The plaintiff asserted securities fraud claims under Section 10(b) of the Securities Exchange Act of 1934 against ABAT and certain of its executives, which were sustained against a motion to dismiss and subsequently settled.  Plaintiff also brought claims against two auditing firms that had certified ABAT's financial statements during the relevant period, stating that they conformed with GAAP and fairly presented ABAT's financial position.  The auditors' statements also represented that the audits themselves had been conducted "in accordance with the standards of the Public Company Accounting Oversight Board."  (Op. 7.)

After the district court dismissed the claims against the auditors, the plaintiff moved for leave to file an amended complaint.  The district court denied the motion on the grounds that it would be futile, because the plaintiff's proposed amended complaint did not adequately allege scienter.  The plaintiff appealed.  (Op. 3.)

Decision

The Second Circuit affirmed, holding that permitting the proposed amended complaint would be futile because it did not adequately allege scienter against the auditors.  The principal analysis in the opinion is the court's application of the standard set by the Supreme Court in Tellabs, Inc. v. Makor Issues & Rights, Ltd., 511 U.S. 308, 219 (2007), which stated that in order for a securities fraud claim to succeed, the facts alleged in a complaint must give rise to a "strong inference" that the defendants acted with scienter, meaning that the inference of scienter must be "cogent and at least as compelling as any opposing inference one could draw from the facts alleged."  The court "must consider plausible, nonculpable explanations for the defendant's conduct, as well as inferences favoring the plaintiffs." Id.

The Second Circuit began its legal analysis by noting that of the two ways of alleging scienter-whether by showing "motive and opportunity," or by showing strong circumstantial evidence of conscious recklessness-the plaintiff here had pursued a recklessness approach.  The court noted that where there was no allegation of motive, as here, the plaintiff's burden of proving recklessness through circumstantial allegations is "correspondingly higher."  (Op. 11.)  In addition, as the court observed, the standard for alleging scienter against an independent auditor in the Second Circuit was higher still: the conduct "must, in fact, approximate an actual intent to aid in the fraud being perpetrated by the audited company[.]"  (Op. 11-12) (quoting Rothman v. Gregor, 220 F.3d 81, 98 (2d Cir. 2000)).
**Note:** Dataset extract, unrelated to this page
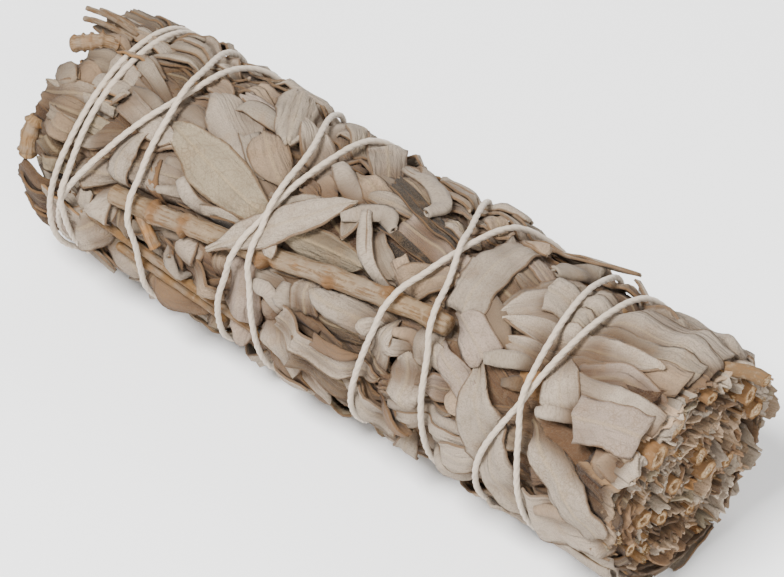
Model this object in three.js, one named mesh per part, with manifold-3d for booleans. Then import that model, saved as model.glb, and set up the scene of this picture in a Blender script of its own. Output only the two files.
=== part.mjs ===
// A dried sage bunch: leafy stems laid side by side and bound with crossing turns of string.
// Millimetres, +Z up. The bunch lies along X, its cut end at +X, resting on the plane z = 0.
// A place on it is given by x, by degrees round the axis (0 on top, growing towards -Y) and
// by its distance from the axis.
import * as THREE from 'three';
import { mergeVertices } from 'three/addons/utils/BufferGeometryUtils.js';
import Module from 'manifold-3d';

const wasm = await Module();
wasm.setup();

// Driving dimensions
const BUNCH_RADIUS = 17.5; // outside of the leaves, and the height of the axis
const CORE_RADIUS = 15.5; // packed stems and leaves under the outer leaves
const CORE_TIP_X = -50;
const CORE_CUT_X = 48;
const CORE_BUMP = 0.25;
const LEAF_LAYER = 0.8; // how much each leaf adds over the ones below it
const LEAF_BUILDUP = 2.2; // the most that the layers add up to once they are pressed together
const LEAF_THICKNESS = 0.9; // of a leaf's free end
const LEAF_ARCH = 0.35;
const STRING_DIAMETER = 1.15;
const STRING_RADIUS = 16.85; // from the axis to the middle of the string
const STRING_STEP = 22.5; // degrees between its bends
const STRING_LOOK = 3;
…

Applying this high standard, the Second Circuit agreed with the district court that the "red flags" alleged by the plaintiff-the difference between the American and Chinese filings, the related-party transaction, the mischaracterization of ownership, unusually high profit margins, and the use of a reverse merger to be listed on an American stock exchange-were either not alleged to have been seen by the auditors or not sufficient to alert the auditors to fraudulent conduct or to impose a duty to further inquire.  (Op. 8, 17.)  The court held that, at most, the proposed amended complaint alleged that the auditors were negligent, and failed to do sufficient diligence to uncover the alleged frauds-nothing more.  (Op. 17.)
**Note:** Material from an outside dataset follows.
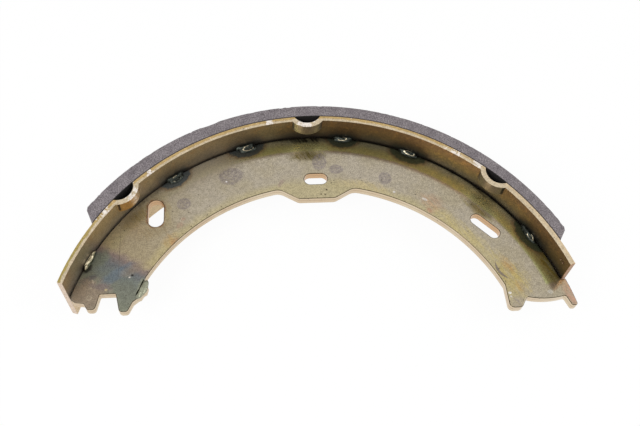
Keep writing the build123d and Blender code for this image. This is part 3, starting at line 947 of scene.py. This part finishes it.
def edit_all(piece):
    """Goes into edit mode with all of one piece selected."""
    select_only(piece)
    bpy.ops.object.mode_set(mode="EDIT")
    bpy.ops.mesh.select_all(action="SELECT")


def merged_copy(node_name, piece_name):
    """A copy of a CAD node with its loose triangles merged into one closed skin."""
    piece = bpy.data.objects.new(piece_name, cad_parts[node_name].data.copy())
    bpy.context.scene.collection.objects.link(piece)
    edit_all(piece)
    bpy.ops.mesh.remove_doubles(threshold=DOUBLES)
    bpy.ops.mesh.dissolve_limited(angle_limit=math.radians(0.4))
    bpy.ops.object.mode_set(mode="OBJECT")
    return piece


def merge_slivers(piece):
    """Merges the hair-thin slivers that many small cuts leave in a skin."""
    edit_all(piece)
    bpy.ops.mesh.remove_doubles(threshold=SLIVER)
    bpy.ops.mesh.dissolve_degenerate(threshold=SLIVER)
    bpy.ops.mesh.delete_loose()
    bpy.ops.object.mode_set(mode="OBJECT")


def modify(piece, name, kind, **settings):
    """Adds a modifier with its settings to a piece and applies it."""
    select_only(piece)
    modifier = piece.modifiers.new(name, kind)
    for setting, value in settings.items():
        setattr(modifier, setting, value)
    bpy.ops.object.modifier_apply(modifier=modifier.name)


def round_edges(piece, width, segments=3):
    """Rounds every sharp edge of a piece."""
    modify(
        piece, "pressed edges", "BEVEL", width=width, segments=segments, limit_method="ANGLE",
        angle_limit=math.radians(30), use_clamp_overlap=True,
    )


def cut_away(piece, cutter):
    """Cuts one shape out of a piece and deletes the shape."""
    modify(piece, "cut", "BOOLEAN", operation="DIFFERENCE", solver="EXACT", object=cutter)
    bpy.data.objects.remove(cutter)


def smooth_faces(piece):
    """Smooths the shading of curved faces and keeps the big flat ones flat."""
    select_only(piece)
    bpy.ops.object.shade_smooth_by_angle(angle=math.radians(50))
    modify(piece, "keep big faces flat", "WEIGHTED_NORMAL", weight=100, keep_sharp=True)


# %% Helpers: add shapes and dress pieces
BALL = {"segments": 48, "ring_count": 24, "radius": MM}


def add_shape(primitive, place, turn_angle, scale, **settings):
    """Adds a primitive turned about the upright, with its place, turn and size put into its mesh."""
    bpy.ops.object.select_all(action="DESELECT")
    primitive(location=place, rotation=(0, 0, math.radians(turn_angle)), scale=scale, **settings)
    bpy.ops.object.transform_apply(location=True, rotation=True, scale=True)
    return bpy.context.object


def join_all(pieces, name):
    """Joins pieces into the first of them."""
    select_only(pieces[0])
    for piece in pieces:
        piece.select_set(True)
    bpy.ops.object.join()
    pieces[0].name = name
    return pieces[0]


def wear(piece, material):
    """Gives a piece its one finish."""
    piece.data.materials.clear()
    piece.data.materials.append(material)


def dress(piece, material, slot, *nodes):
    """Gives a piece its finish and lets it stand for its CAD nodes on the shoe's one body."""
    wear(piece, material)
    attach(piece, "root")
    if nodes:
        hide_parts(*nodes)
    print(piece.name, "has", len(piece.data.polygons), "faces")


# %% [markdown]
# ## The web, and the torn metal beside its inner prong
#
# Something tore the plate's inner edge beside the prong and folded a lump of it back. A dark crack
# parts the lump from the plate. The crack is a groove, cut with two thin bars laid end to end, and
# the lump is a low mound that is remeshed and roughened so that it looks torn and not moulded.

# %% Web, crack and torn lump
WEB_EDGE_ROLL = 0.38 * MM
# Width and height of the bars that cut the crack, and half sizes and sink of the lump (mm)
CRACK_WIDTH = 0.42
CRACK_BAR_HEIGHT = 1.6
LUMP_SIZE = (3.6, 1.5, 0.8)
LUMP_SINK = 0.15


def roughen(piece, voxel, size, strength):
    """Remeshes a piece into even faces and gives it a rough skin."""
    modify(piece, "even faces", "REMESH", mode="VOXEL", voxel_size=voxel * MM)
    texture = bpy.data.textures.new(piece.name + " skin", "CLOUDS")
    texture.noise_scale = size * MM
    texture.noise_depth = 3
    modify(
        piece, "rough skin", "DISPLACE", texture=texture, texture_coords="LOCAL", strength=strength * MM,
        mid_level=0.5,
    )
    bpy.ops.object.shade_smooth()


web = merged_copy("web", "web_plate")
round_edges(web, WEB_EDGE_ROLL)
for (middle_x, middle_y), stretch, stretch_turn in crack_stretches():
    bar = add_shape(
        bpy.ops.mesh.primitive_cube_add, (middle_x * MM, middle_y * MM, WEB_TOP), stretch_turn,
        (stretch + 0.3, CRACK_WIDTH, CRACK_BAR_HEIGHT), size=MM,
    )
    cut_away(web, bar)
smooth_faces(web)
dress(web, web_steel, "plated_web", "web")

lump = add_shape(
    bpy.ops.mesh.primitive_uv_sphere_add,
    (LUMP_PLACE[0] * MM, LUMP_PLACE[1] * MM, WEB_TOP - LUMP_SINK * MM), LUMP_TURN, LUMP_SIZE, **BALL
)
lump.name = "torn_lump"
roughen(lump, 0.15, 1.4, 0.3)
dress(lump, web_steel, "plated_web")

# %% [markdown]
# ## The rim
#
# The strip's press edges are rounded like the web's, only finer, because it is half as thick. Two
# drops of weld spatter froze on its wall near the right end. Each is a squashed ball that sits
# half in the wall.

# %% Rim and spatter
RIM_EDGE_ROLL = 0.2 * MM
# Angle of each drop (degrees) and its height above the web (mm)
SPATTERS = ((69.15, 7.75), (70.0, 7.6))
SPATTER_RADIUS = 0.55 * MM

rim = merged_copy("rim", "rim_strip")
round_edges(rim, RIM_EDGE_ROLL)
smooth_faces(rim)
for spatter_angle, height in SPATTERS:
    drop = add_shape(
        bpy.ops.mesh.primitive_ico_sphere_add,
        polar(RIM_INNER_RADIUS - 0.05 * MM, spatter_angle, WEB_TOP + height * MM), -spatter_angle,
        (1.0, 0.8, 1.0), subdivisions=3, radius=SPATTER_RADIUS,
    )
    bpy.ops.object.shade_smooth()
    rim = join_all([rim, drop], "rim_strip")
dress(rim, rim_steel, "plated_rim", "rim")

# %% [markdown]
# ## The lining's chipped edges
#
# Ground friction material chips where it is handled. Each chip is a flattened ball laid across an
# edge and cut away from the block. Their places come from a seeded random list, so that every run
# gives the same block, and one long shallow chip is where the real block has lost a step.

# %% Lining
LINING_EDGE_ROLL = 0.15 * MM
# Angle (degrees), half length and depth (mm) of the long chip, and the ranges of the small ones
LONG_CHIP = (-22.2, 4.2, 0.45)
CHIP_ANGLES = (-63, 63)
CHIP_LENGTHS = (0.5, 1.6)
CHIP_DEPTHS = (0.15, 0.32)
CHIP_SEED = 11
CHIPS = 26


def chip(angle, half_length, depth):
    """A ball for one chip on the outer upper edge, at an angle from the shoe's middle."""
    turn = math.radians(angle)
    place = (GRIND_X + LINING_RADIUS * math.sin(turn), GRIND_Y + LINING_RADIUS * math.cos(turn), RIM_TOP)
    return add_shape(
        bpy.ops.mesh.primitive_ico_sphere_add, place, -angle, (half_length, depth, depth * 1.6),
        subdivisions=3, radius=MM,
    )


lining = merged_copy("lining", "lining_block")
round_edges(lining, LINING_EDGE_ROLL, 2)
chance = random.Random(CHIP_SEED)
cut_away(lining, chip(*LONG_CHIP))
for number in range(CHIPS):
    cut_away(lining, chip(*[chance.uniform(*span) for span in (CHIP_ANGLES, CHIP_LENGTHS, CHIP_DEPTHS)]))
merge_slivers(lining)
smooth_faces(lining)
dress(lining, lining_mix, "friction_block", "lining")

# %% [markdown]
# ## Weld beads with craters
#
# Each weld was made by a burst of current that melted the two plates together, threw up a bead
# and left a crater in it. A bead starts as a ball squashed to the real size. Its top faces are
# inset and pushed down for the crater, the solid that joins the plates is added to it, and a
# remesh melts the two into one skin, which is then roughened.

# %% Welds
def select_faces(piece, test):
    """Goes into edit mode with only those faces selected whose middle passes a test."""
    select_only(piece)
    bpy.ops.object.mode_set(mode="EDIT")
    bpy.ops.mesh.select_mode(type="FACE")
    bpy.ops.mesh.select_all(action="DESELECT")
    bpy.ops.object.mode_set(mode="OBJECT")
    for face in piece.data.polygons:
        face.select = test(face.center)
    bpy.ops.object.mode_set(mode="EDIT")


def ball(angle, middle, *half_sizes):
    """A squashed ball that sits on the web beside the rim."""
    place = polar(middle * MM, angle, WEB_TOP)
    return add_shape(bpy.ops.mesh.primitive_uv_sphere_add, place, -angle, half_sizes, **BALL)


# Ridges thrown up by the first weld: angle, radius, half length, half width, height
RIDGES = ((-60.9, 96.6, 1.5, 0.35, 2.3), (-62.4, 96.4, 1.2, 0.4, 1.9), (-64.4, 96.2, 1.3, 0.6, 2.2))
CRATER_INSET = 0.12 * MM
CRATER_DEPTH_SHARE = 0.5

for number, (bead_angle, middle, half_length, half_width, height) in enumerate(BEADS, 1):
    bead = ball(bead_angle, middle, half_length, half_width, height)
    cap = WEB_TOP + height * MM * math.sqrt(1 - CRATER_SHARE**2)
    select_faces(bead, lambda centre: centre.z > cap)
    bpy.ops.mesh.inset(thickness=CRATER_INSET, depth=0)
    bpy.ops.transform.translate(value=(0, 0, -CRATER_DEPTH_SHARE * height * MM))
    bpy.ops.object.mode_set(mode="OBJECT")
    parts = [merged_copy(f"weld_{number}", f"weld_bead_{number}"), bead]
    if number == 1:
        parts += [ball(*ridge) for ridge in RIDGES]
    weld = join_all(parts, f"weld_bead_{number}")
    roughen(weld, 0.13, 1.1, 0.16)
    dress(weld, weld_steel, "weld_metal", f"weld_{number}")

# %% Bonding film, on its own solid
wear(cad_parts["adhesive"], bond_film)
print("adhesive wears", bond_film.name)

# %% [markdown]
# ## Floor and light
#
# The shoe lies on white paper in a bright, even studio. The paper is white because its own colour
# is, and only a weak glow that the camera and the reflections see takes it the last step to
# white, so it still holds the soft shadow under the rim. Plain lamps at a plain level keep every
# colour on the part as it was written.

# %% Floor
WHITE = tone(255, 255, 255)
GLOW = 0.95


def seen(tree):
    """1 where a surface is seen by the camera or in a reflection, and 0 where it only gives light."""
    rays = node(tree, "LightPath").outputs
    return calc(tree, "MAXIMUM", rays["Is Camera Ray"], rays["Is Glossy Ray"])


bpy.ops.mesh.primitive_plane_add(size=4.0, location=(0, 0, 0))
floor = bpy.context.object
floor.name = "paper_floor"
floor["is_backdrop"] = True
paper = bpy.data.materials.new("white paper")
paper.use_nodes = True
tree = paper.node_tree
shader = tree.nodes["Principled BSDF"]
fill(tree, shader.inputs, Base_Color=tone(249, 249, 248), Roughness=0.9)
glow = node(tree, "Emission")
feed(tree, glow.inputs["Color"], WHITE)
mixer = node(tree, "MixShader")
for socket, value in zip(mixer.inputs, (product(tree, seen(tree), GLOW), shader.outputs[0], glow.outputs[0])):
    feed(tree, socket, value)
feed(tree, tree.nodes["Material Output"].inputs["Surface"], mixer.outputs[0])
floor.data.materials.append(paper)
tally("paper finish", tree)

# %% World and lamps
SKY_LIGHT = 0.62
SKY_SEEN = 0.35

world = bpy.data.worlds.new("studio")
bpy.context.scene.world = world
world.use_nodes = True
tree = world.node_tree
strength = calc(tree, "MULTIPLY_ADD", seen(tree), SKY_SEEN, SKY_LIGHT)
fill(tree, tree.nodes["Background"].inputs, Color=WHITE, Strength=strength)


def add_lamp(name, place, size, power):
    """A square soft box that faces the shoe."""
    facing = (-Vector(place)).to_track_quat("-Z", "Y").to_euler()
    bpy.ops.object.light_add(type="AREA", location=place, rotation=facing)
    lamp = bpy.context.object
    lamp.name = name
    lamp.data.shape = "SQUARE"
    lamp.data.size = size
    lamp.data.energy = power
    print(name, "lamp of", power, "W")


add_lamp("key", (-0.55, -0.45, 0.75), 0.5, 5.0)
add_lamp("fill", (0.7, -0.1, 0.6), 0.6, 2.2)

# %% Measure the dressed shoe, and finish
low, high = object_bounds()
print("dressed size:", [round((b - a) / MM, 1) for a, b in zip(low, high)], "mm")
Notably, the court held that auditors are generally under no duty to inquire about or review a company's foreign regulatory filings in the course of auditing the U.S.-listed company, and that it was not reckless for the auditors not to have done so.  (Op. 13.)  In doing so, the court found insufficient the plaintiff's expert's conclusory statement that no reasonable auditor would have failed to obtain the Chinese filings.  (Op. 13.)  The court stated that the alleged red flags would at most trigger a duty to perform a more rigorous audit of the filings they were reviewing, rather than to look at the Chinese filings.  (Op. 14.)

The complaint also alleged that the auditors must have had access to the raw financial data underlying ABAT's Chinese filings, but failed to see that it contradicted the SEC filings.  The court disagreed, reasoning that the more compelling inference from the fact of the contradictory filings was the hypothesis that ABAT kept two sets of data and gave the auditor false data that supported its SEC filings.  (Op. 15.)

In response to the allegation that the Chinese company's use of a reverse merger to gain access to American capital markets should have been a red flag, the court noted that the conduct occurred before mid-2011-before heightened scrutiny began to be applied to Chinese companies involved in reverse mergers (at least as alleged in the complaint).  (Op. 14.)

Analysis

The Second Circuit's decision confirms the high bar set for plaintiffs attempting to bring securities fraud claims against auditors.  Given the absence of a plausible motive for auditors knowingly to certify false financial statements-putting their own reputations at risk for a modest gain at best-the Second Circuit has taken a relatively narrow view of the duties owed by auditors.  So, at least when evaluating claims against auditors, underwriters, and others who provide services to a public company, the opinion suggests that district courts should greet circumstantial allegations of recklessness, like those asserted here, with great skepticism.  Specifically, it implies that courts should look to relevant industry standards to determine if those standards impose a duty to conduct a particular kind of inquiry, and decline to infer recklessness where they find that the defendant breached no such duty, as the court did here with respect to the auditors' failure to investigate ABAT's foreign filings.

The opinion raises the further question, however, of whether this heightened skepticism will extend to claims against the issuer and its senior management and outside directors, as well. Complaints in section 10(b) actions commonly rely on purported "red flags" as the basis for scienter allegations.  This decision will also likely encourage district courts to undertake a more critical examination of the "red flags" asserted in support of a recklessness theory, not only when the claim is levelled against auditors and underwriters, but in evaluating claims against the issuer and its management, as well. To the extent that the court's holding directs district courts to scrutinize more carefully whether the facts constituting the red flags were actually known to the defendants, the opinion does not break new ground. But it is significant that the decision turned at least in part on whether Chinese companies that effected a reverse merger to go public in the United States were widely perceived to be securities fraud risks before mid-2011, suggesting that after that date, auditors, underwriters and other defendants would be expected to be more sensitive to the possibility of fraud in such companies.  On this reading, the opinion seems to indicate that allegations that all defendants should have been aware of "red flags" must be evaluated in an industry-wide context.